Tuesday, June 16, 2020 — 00:57

“Master” terminology in tech

I saw a helpful hint a while back about changing the name of the default branch git creates. Out of the box, when you run git init to create a new repository, git names the default branch “master”. This is a poor choice for a number of reasons, but the reason it’s coming up again now is the fact that “master/slave” terminology isn’t great given a desire to exorcise racist and/or oppressive language from our common use.

The discussions around this has been… well, infuriating.

Part of what gets me most is the guys (and it’s 90% guys) arguing that “context matters”, and we “shouldn’t be so sensitive”, and it’s “not about race”, and that we should just be able to use the technical terminology that makes the most sense without having to worry about “political correctness”.

If that’s the case…. “master” is terrible terminology here. As in most cases in tech.

Set aside for a moment all of the very valid human reasons why we should probably want to avoid “master/slave” language in general. Just for a minute. One could argue that in some technical contexts, “master/slave” is a descriptive metaphor. In some multi-process systems, for example, you have one process directing the work of several others in a one-directional way. Centralized control, disempowered “worker” processes, &c. Okay. Maybe. There are lots of other terms that work just as well (see “worker”, above), but it’s not totally detached from what’s going on in the thing being described. Fine.

But git has none of these characteristics, and cases which do are, by far, the exception. It’s generally quite a bad fit. We use the “master/slave” terminology not because it’s the best description of what’s going on, but because it’s an easy default, and we aren’t accustomed to thinking about the implications.
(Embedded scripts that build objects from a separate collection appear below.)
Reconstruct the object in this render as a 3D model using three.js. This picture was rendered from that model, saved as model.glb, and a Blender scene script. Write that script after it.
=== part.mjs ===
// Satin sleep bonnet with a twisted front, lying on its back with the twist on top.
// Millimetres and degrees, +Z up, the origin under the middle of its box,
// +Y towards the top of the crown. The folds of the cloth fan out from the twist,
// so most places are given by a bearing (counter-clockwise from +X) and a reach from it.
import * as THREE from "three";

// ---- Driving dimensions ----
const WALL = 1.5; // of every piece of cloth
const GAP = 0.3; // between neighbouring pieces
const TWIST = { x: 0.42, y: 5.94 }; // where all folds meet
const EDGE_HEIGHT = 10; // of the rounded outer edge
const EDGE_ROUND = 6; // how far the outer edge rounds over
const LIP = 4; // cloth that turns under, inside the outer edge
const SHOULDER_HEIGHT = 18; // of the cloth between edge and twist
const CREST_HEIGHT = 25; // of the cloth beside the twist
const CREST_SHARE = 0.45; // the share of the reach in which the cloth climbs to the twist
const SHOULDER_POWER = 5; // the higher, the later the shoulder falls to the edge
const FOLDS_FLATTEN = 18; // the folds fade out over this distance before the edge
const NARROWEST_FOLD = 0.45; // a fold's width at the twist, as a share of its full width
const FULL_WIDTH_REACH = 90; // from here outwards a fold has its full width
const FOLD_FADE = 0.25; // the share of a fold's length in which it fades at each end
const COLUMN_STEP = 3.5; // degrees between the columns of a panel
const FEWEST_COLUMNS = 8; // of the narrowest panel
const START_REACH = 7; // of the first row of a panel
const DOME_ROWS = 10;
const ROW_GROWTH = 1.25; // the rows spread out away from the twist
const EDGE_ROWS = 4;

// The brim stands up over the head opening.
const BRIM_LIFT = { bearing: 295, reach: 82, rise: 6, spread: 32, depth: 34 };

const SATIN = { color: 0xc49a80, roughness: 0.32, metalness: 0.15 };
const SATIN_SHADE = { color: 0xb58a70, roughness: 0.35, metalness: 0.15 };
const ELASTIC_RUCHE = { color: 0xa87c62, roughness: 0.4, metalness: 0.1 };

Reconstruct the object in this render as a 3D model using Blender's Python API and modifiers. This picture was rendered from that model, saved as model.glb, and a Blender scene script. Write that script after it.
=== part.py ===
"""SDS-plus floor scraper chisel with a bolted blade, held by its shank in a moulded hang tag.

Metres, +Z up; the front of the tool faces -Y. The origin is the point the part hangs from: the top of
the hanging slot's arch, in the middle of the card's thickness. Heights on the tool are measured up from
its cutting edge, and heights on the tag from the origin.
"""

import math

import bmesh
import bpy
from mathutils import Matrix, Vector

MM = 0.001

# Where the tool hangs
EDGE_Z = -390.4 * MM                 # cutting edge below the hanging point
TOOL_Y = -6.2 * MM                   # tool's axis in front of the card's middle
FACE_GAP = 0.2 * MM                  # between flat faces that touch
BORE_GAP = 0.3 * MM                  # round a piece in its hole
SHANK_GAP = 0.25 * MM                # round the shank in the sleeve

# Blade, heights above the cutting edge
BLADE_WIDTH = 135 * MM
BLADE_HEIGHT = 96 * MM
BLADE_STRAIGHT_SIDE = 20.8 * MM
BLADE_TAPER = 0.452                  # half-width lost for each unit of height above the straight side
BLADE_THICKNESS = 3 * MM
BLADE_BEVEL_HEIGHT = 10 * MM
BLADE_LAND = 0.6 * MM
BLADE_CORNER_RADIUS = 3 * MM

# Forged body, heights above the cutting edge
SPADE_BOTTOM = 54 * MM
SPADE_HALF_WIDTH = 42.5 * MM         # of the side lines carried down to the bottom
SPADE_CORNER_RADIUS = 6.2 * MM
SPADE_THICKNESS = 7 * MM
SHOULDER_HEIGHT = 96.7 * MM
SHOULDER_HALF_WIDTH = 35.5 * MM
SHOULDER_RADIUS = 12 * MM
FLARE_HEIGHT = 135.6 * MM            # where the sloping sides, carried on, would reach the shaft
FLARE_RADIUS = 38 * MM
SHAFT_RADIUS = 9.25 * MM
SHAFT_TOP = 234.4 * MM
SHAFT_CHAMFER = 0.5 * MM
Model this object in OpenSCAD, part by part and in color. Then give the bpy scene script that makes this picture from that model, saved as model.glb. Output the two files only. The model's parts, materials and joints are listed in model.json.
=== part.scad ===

In my experience, the CompSci world uses “master/slave” most commonly in databases… where it’s a particularly terrible choice. It’s usually used for some variety of replication or failover — neither of which describe anything resembling a “master/slave” relationship in the real world. In what “master/slave” scenario did the enslaved person get a copy of everything the master had? Or inherit his position, role, or responsibilities if the master became incapacitated? It’s a bad choice for databases, and it always was. We use it because the “master/slave” relationship, and the power dynamic behind it, is so ingrained in our thought process it just seems like the default. It was a lazy choice.

Git is much more like the database usage than the multi-process system. In fact, the “master/slave” terminology is so inappropriate in git that it leads many people (including myself, when I first started using git) to assume that it must have some other origin, like “master recording” in the audio world. After all, aside from a few off-hand comments in documentation, git doesn’t really have a concept of a “slave” repository to go with “master”, so the origin must be something else. Right? Unfortunately, that isn’t true. A lot of the thinking that went into git came from experience with an older system called BitKeeper. BitKeeper did have an explicit concept of a “slave” repository (where the term was also a poor choice on technical grounds), and git inherited the name of its default branch from that.

This ambiguity is a real loss on purely technical grounds. A “master”, in both the “master/slave” and “master recording” sense, is “special”; the default branch in git is not. This can be seen in how easy it is to change the name; it’s a single command to change it on a given repository, and one setting in a config file to change the default when creating a new one. And nothing breaks. You aren’t required to have a “master” branch; you don’t have to modify git to get rid of it. It’s just a default name for the first branch you start off working in. Knowing that there’s nothing special about it, that it’s just another branch, is actually useful and important if you get into the deeper arcana of using git. Calling the default branch “master” obscures this.

So the “master/slave” language is a poor fit on purely technical grounds in the vast majority of cases where it’s used, and in the remainder, there are lots of other choices which are as good or better. I can’t think of any case where “manager/worker” is worse on any technical point.

And, of course, the above discussion has all been setting aside the social considerations. But we shouldn’t really do that. Git, like most any software, is written for and by humans, so taking into account social concerns is entirely proper. The fact that many people are upset by the terminology is, in and of itself, an entirely valid reason to consider changing it. Were there really strong technical reasons to keep it, or equally strong contrary social reasons, you’d have to weight your options. But in this case, like most uses of this terminology, there just aren’t. It’s bad on the technical merits, has bad history, upsets some people, and the “pro” argument seems to boil down to some combination of “this is the way we’ve always done it” and “we shouldn’t want to make things better for people”. Both of which are crap.

It all makes the fervent defense of the term pretty questionable. It’s transparently not a defense on technical grounds of the term itself, and a defense resting on inertia is pretty weak, too. The more zealous the defense the clearer it becomes that it’s entirely about social issues… but in a pretty dark way.

Now as I’m writing this I see a note that github has decided to replace “master” with something more sensible. Good. I’d still like to see git itself change the default, but github is certainly the 10,000 lb gorilla in the git ecosystem, so that’s a good sign.

Anyway. Kill your masters. And rename your default branch.